В Донецке они пытались сделать тоже самое, но там люди быстрее смогли консолидироваться и дать достойный отпор «эссэсовцам» новейшей истории. Донбассовцы сами окружили нациков и хорошенько избили. Только вялая полиция не дала донецким парням совершить самосуд над ними.
Я привёл самую малость того, что уже тогда вытворяли на Украине последователи Бандеры и Шухевича. Поэтому не удивительно, что русские люди во многих городах исторической Новороссии ополчились, взяли в руки оружие, а и мая правильно проголосовали на референдуме. Наша задача была поддержать протест и не дать его подавить украинским карательным отрядам.
Референдум 11 мая
Где-то вдалеке послышался гул техники. Больше напоминало БТР, чем какой-нибудь трактор или грузовик. Клык скомандовал занять круговую оборону. Гул приближался. Я стоял под деревом, рядом со мной на изготовке с РПГшкой присел Немой.
— Круто, если он сейчас к нам выедет, — сказал я Немому. — Его же здесь в узких улочках можно хлопнуть в «бочину» сразу.
Но Немой моей радости не разделял. Он почему-то тяжелее стал дышать и немного побледнел.
— Вандал, ты понимаешь, что такое бэтэр, вообще, любая броня? У него пушка пробивает кирпичные стены на ура, а КПВТ разрывает человека на куски.

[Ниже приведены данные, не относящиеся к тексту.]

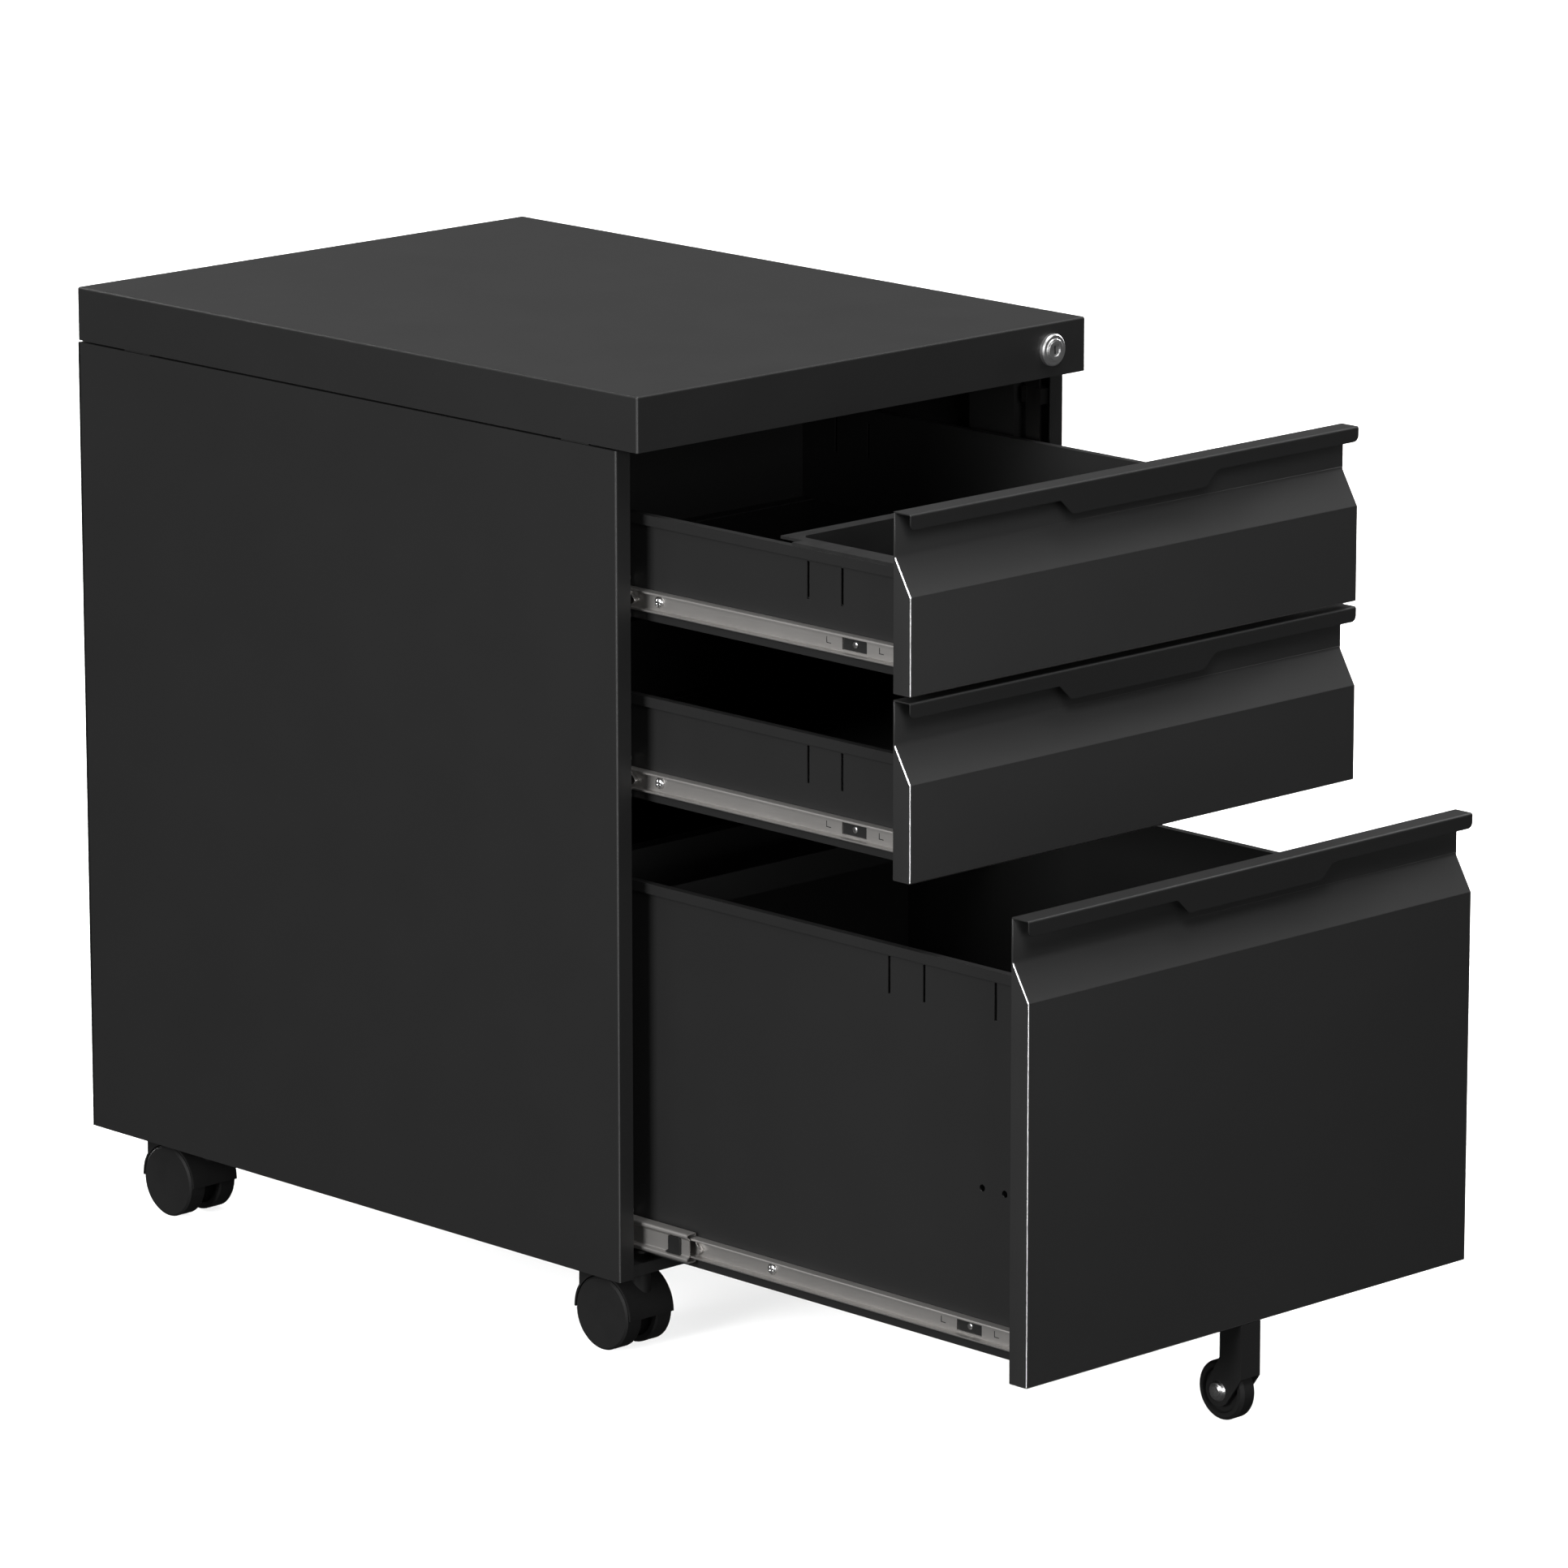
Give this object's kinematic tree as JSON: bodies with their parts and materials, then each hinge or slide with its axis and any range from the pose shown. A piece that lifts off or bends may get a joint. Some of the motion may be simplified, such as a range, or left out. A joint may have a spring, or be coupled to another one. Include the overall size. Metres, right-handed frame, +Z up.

Тогда я вспомнил, что он участвовал в бою 5 мая, где Медведя как раз этим калибром и свалили. Этот бой на него сильно подействовал. Как раз в то время, когда укры долбили по одному Медведю на перекрёстке, Немой ходил с РПГ под стенкой дома неподалёку от ж/д путей, пытаясь высунуться и шмальнуть в БТР. Но из-за шквального огня так и не смог. Мало того что на его глазах убили командира в спину из пулемёта Владимирова, так ещё и сожгли грузовик вместе с водителем. Сомневаюсь, что он видел до этого где-то кроме фильмов, как горит заживо человек. Когда Медведь упал, Немой подумал, что он остался с укропами один на один. Моторолу он мог не заметить, а остальные участники боя либо прятались по оврагам, либо отошли к городу. Тогда он принял решение выходить. А по пути в Славянск встретил нас и с огромными от ужаса и боевой эйфории глазами стал рассказывать о том, что он один выживший. Но, как я описывал выше, он быстро пришёл в себя и вернулся с нами на обстреливаемый перекрёсток.